Moving the budget of the police to social services and defunding police somewhat has lead to increase of crime rates and is in fact an extreme position. The so called moderate left have promoted a very distorted picture of the world, and soft on crime and two tier justice policies. As always as narratives of that.

The moderate left are just extremists who are more moderate about their destructive agenda in my view. To a great extend, the moderate left doesn't exist, because what they want which is similiar to the BLM type agenda but not as far, is not moderate! To the extend something that can be considered moderate left exists, which is genuinely moderate, it must be a very small faction.

I think that we agree that there are some crimes which are similar to means states should use -- with sufficient procedural safeguards -- as punishment (theft, kidnapping). We likely also agree that there are some acts which are considered crimes when random citizens do them which would still be bad it we had the state do them (rape, torture). We seem to have different moral intuitions into which of the two camps the act of killing a person against their will should fall.
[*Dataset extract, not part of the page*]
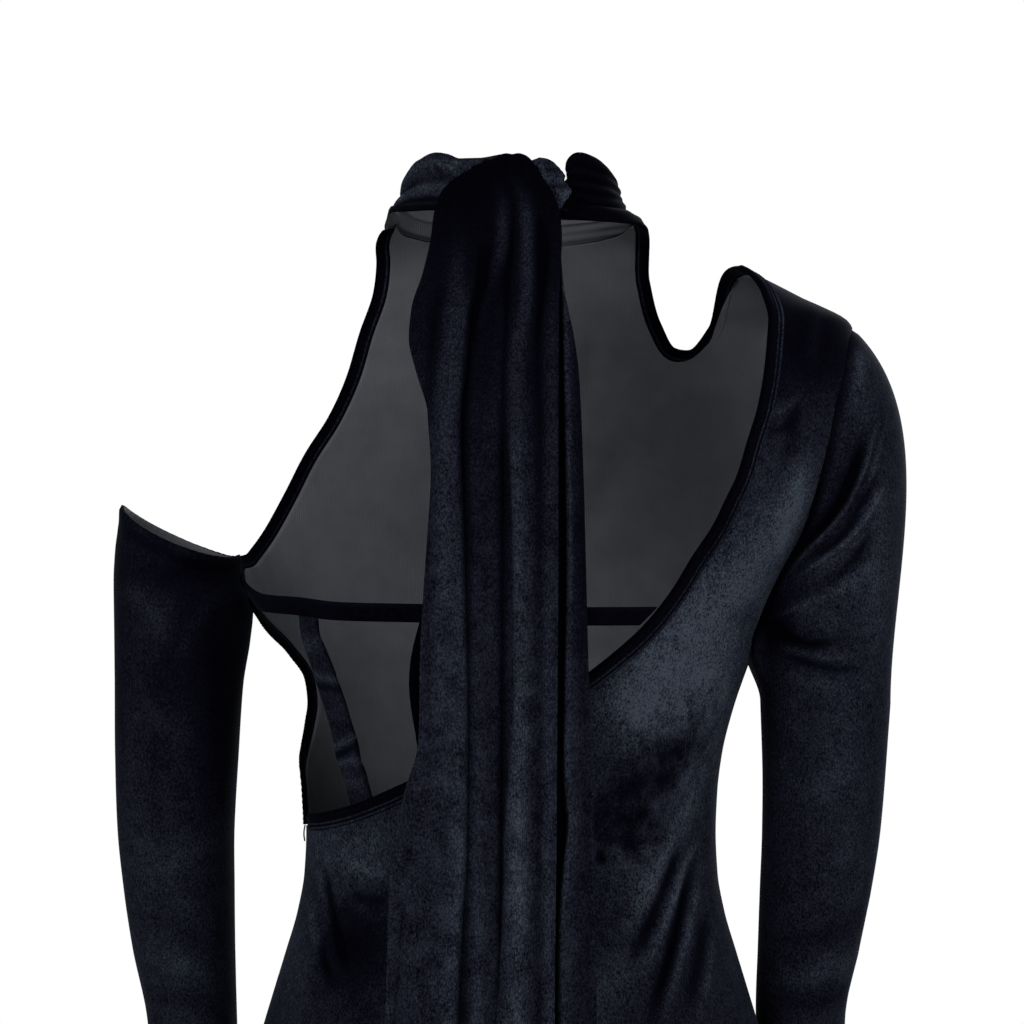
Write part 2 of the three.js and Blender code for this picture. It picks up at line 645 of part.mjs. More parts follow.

FWIW, I do not consider the death penalty with sufficient safe guards for sufficiently evil crimes to be a great moral failing of the US. I don't like it, but only to the point that I will write on the motte about it.

Fair.

I think that justice should strive to be color-blind. If there are more violent criminals in a minority, the way I would spin this is that this very likely means that the non-criminals in that minority are exposed to more crime than suburban Whites. If police is more reluctant to take action against Black men abusing their partners than against White men abusing theirs, then they are failing Black women, which is something the wokes should care about.

You can't address the problem of pro black bias, by making it all about how blacks suffer more. You reinforce the woke ideology when your opposition to it is about primarily how it hurts blacks more. It can be part of the things you mention that such murderers also harm blacks but you shouldn't adopt the morality that prioritizes blacks.